Tag Archives: Charley Chase

Fact-checking a story about Charlie Chaplin, Universal and Buster Keaton

Update: Mystery solved! The truth about Charlie Chaplin and Universal

The Mail on Sunday ran a news story about Charlie Chaplin last weekend. I missed it at the time, but the story came to my attention when it was featured on Have I Got News For You (for non-Brits, that’s a satirical news quiz on the BBC). Panellist Paul Merton, who knows a thing or two about Chaplin, pulled quite a face when he heard it. You may too, when you read on.

The story, written by David Wigg, who seems to be an occasional correspondent for the Daily Mail and Mail on Sunday, mostly on showbiz stories, is about a set of correspondence from 1912. The papers were discovered in the archive of the Grand Order of Water Rats, and concern one of the society’s most famous members, Charlie Chaplin.

The story goes, and please put down your tea before continuing, that Charlie Austin of the Water Rats, well-connected in London theatre circles, had recommended Chaplin to the Universal film studio in America. The executives there wanted to replace Buster Keaton, as he had become far too demanding. A reply from Universal voices several concerns about Austin’s suggestion of Chaplin as a potential film star. He would, the letter says, have to change his appearance, his act and his name. The year, I remind you, is 1912.

The studio wrote: ‘The moustache must go and Chaplin will have to change name. Too easily confused with another comic Charlie Chase. Also Chaplin sounds Jewish.’

The memo added: ‘Please send in new ideas and new name in case tests are successful. Also, do not allow Chaplin to walk comically. This may look alright on English Music Hall stages but for mass audience we must try to avoid offending people who are bow- legged or cripples. DO NOT let him over-act. Try other hats and caps, possibly even beret.’

Hold up. Yes, I know.

In a further letter, Austin says that Chaplin “strongly objects” to changing his makeup and style (as if he has discussed the offer with the actor). Undeterred, Universal pays for Chaplin to travel to the US for a screen test in January 1913, but finds him to be unsuitable for screen work even though he apparently changed his “act” for the occasion:

Universal’s verdict was scathing: ‘Test unsatisfactory. Very bland style, no personality and too short. Please keep looking for comics. Keaton becoming impossible.’

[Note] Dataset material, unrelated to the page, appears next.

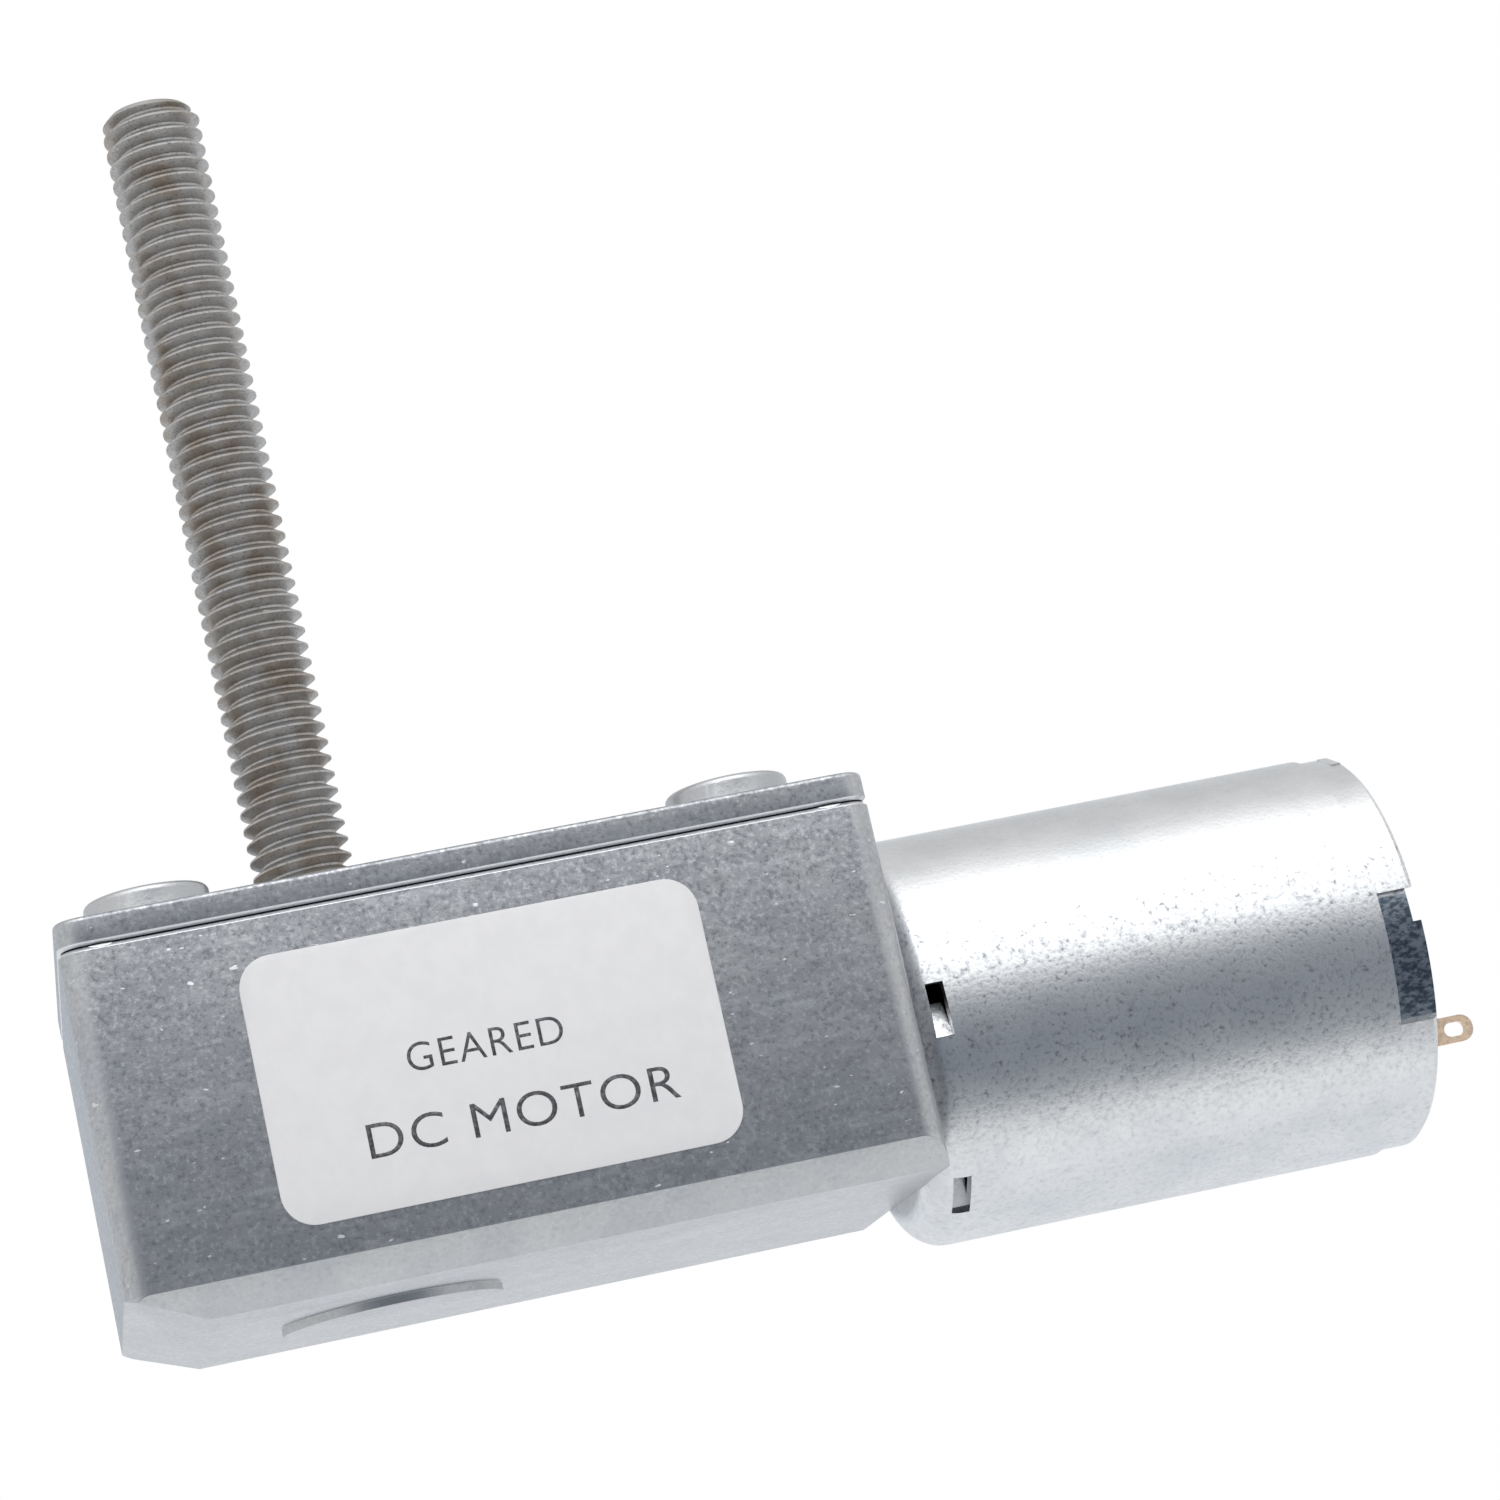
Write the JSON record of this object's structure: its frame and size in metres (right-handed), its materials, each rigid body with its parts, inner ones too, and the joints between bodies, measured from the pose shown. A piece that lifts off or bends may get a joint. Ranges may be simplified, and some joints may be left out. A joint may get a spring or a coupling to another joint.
{
  "type": "worm gearmotor with threaded output shaft",
  "caption": "Right-angle DC worm gearmotor: round drawn motor can flanged on a rectangular die-cast gearbox, with an M6 threaded output shaft standing up from the gearbox cover.",
  "frame": {"origin": "on the output shaft's axis, in the plane of the gearbox cover's outer face", "axes": "+Z out along the threaded shaft, +X along the motor towards its terminals, -Y is the side face with the label"},
  "size_m": [0.0812, 0.0321, 0.0777],
  "materials": {
    "die_cast_metal": "satin, bead-blasted",
    "plated_steel": "zinc plated",
    "can_steel": "zinc plated, drawn",
    "label_paper": "matte",
    "sintered_bronze": "sintered, oily",
    "screw_steel": "rolled thread, oxidised",
    "ground_steel": "ground",
    "gear_steel": "hobbed, greased",
    "gear_brass": "hobbed, greased",
    "spring_steel": "blackened",
    "washer_plastic": "matte",
    "ferrite": "sintered",
    "moulded_plastic": "moulded",
    "fibre": "pressed fibre",
    "terminal_copper": "bright copper alloy",
    "enamelled_wire": "enamelled",
    "carbon": "pressed graphite",
    "lamination_steel": "stacked sheets",
    "varistor": "fired"
  },
  "bodies": {
    "gearmotor": {"gearbox_housing": "die_cast_metal", "gearbox_cover": "die_cast_metal", "cover_screws": "plated_steel", "label": "label_paper", "output_bush_upper": "sintered_bronze", "output_bush_lower": "sintered_bronze", "gear_bushes_lower": "sintered_bronze", "gear_bushes_upper": "sintered_bronze", "motor_can": "can_steel", "motor_end_cap": "can_steel", "motor_bush_front": "sintered_bronze", "motor_bush_rear": "sintered_bronze", "motor_screws": "plated_steel", "magnet_upper": "ferrite", "magnet_lower": "ferrite", "magnet_springs": "spring_steel", "brush_holder": "moulded_plastic", "terminal_lower": "terminal_copper", "terminal_upper": "terminal_copper", "brush_arms": "terminal_copper", "carbon_brushes": "carbon"},
    "rotor": {"motor_shaft": "ground_steel", "worm": "gear_steel", "armature_core": "lamination_steel", "core_insulators": "fibre", "windings": "enamelled_wire", "commutator_base": "moulded_plastic", "commutator_segments": "terminal_copper", "varistor_ring": "varistor", "rotor_spacer": "ground_steel", "rotor_washers": "washer_plastic"},
    "first_shaft": {"gear_shaft_1": "ground_steel", "shaft_1_washers": "washer_plastic", "worm_wheel": "gear_brass", "pinion_1": "gear_steel"},
    "second_shaft": {"gear_shaft_2": "ground_steel", "shaft_2_washers": "washer_plastic", "shaft_2_spacer": "ground_steel", "gear_2": "gear_brass", "pinion_2": "gear_steel"},
    "third_shaft": {"gear_shaft_3": "ground_steel", "shaft_3_washers": "washer_plastic", "gear_3": "gear_brass", "pinion_3": "gear_steel"},
    "output": {"lead_screw": "screw_steel", "output_gear": "gear_steel", "retaining_rings": "spring_steel", "output_thrust_washer": "washer_plastic"}
  },
  "joints": [
    {"name": "output_turn", "type": "hinge", "parent": "gearmotor", "child": "output", "pos_m": [0, 0, 0], "axis": [0, 0, 1], "continuous": true},
    {"name": "third_shaft_turn", "type": "hinge", "parent": "gearmotor", "child": "third_shaft", "pos_m": [0.01163, -0.00458, 0], "axis": [0, 0, 1], "continuous": true},
    {"name": "second_shaft_turn", "type": "hinge", "parent": "gearmotor", "child": "second_shaft", "pos_m": [0.01186, 0.00462, 0], "axis": [0, 0, 1], "continuous": true},
    {"name": "first_shaft_turn", "type": "hinge", "parent": "gearmotor", "child": "first_shaft", "pos_m": [0.0206, 0.0075, 0], "axis": [0, 0, 1], "continuous": true},
    {"name": "rotor_turn", "type": "hinge", "parent": "gearmotor", "child": "rotor", "pos_m": [0.031, 0, -0.0139], "axis": [1, 0, 0], "continuous": true}
  ],
  "couplings": [
    {"joint": "third_shaft_turn", "follows": "output_turn", "ratio": -4},
    {"joint": "second_shaft_turn", "follows": "output_turn", "ratio": 14.4},
    {"joint": "first_shaft_turn", "follows": "output_turn", "ratio": -51.84},
    {"joint": "rotor_turn", "follows": "output_turn", "ratio": 1036.8}
  ]
}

It’s a classic story of the star who got away, like Dick Rowe turning down the Beatles, or that possibly apocryphal MGM screen test for Fred Astaire, which summarised: “Can’t act. Can’t sing. Slightly bald. Can dance a little.” It also paints an unattractive picture of Hollywood types as both absurdly politically correct (concerns about mocking “cripples”) and either anti-Semitic or at least worried about pandering to that prejudice. It’s fun to look back with hindsight at fools in days gone by who couldn’t appreciate the talent that is clear to us now.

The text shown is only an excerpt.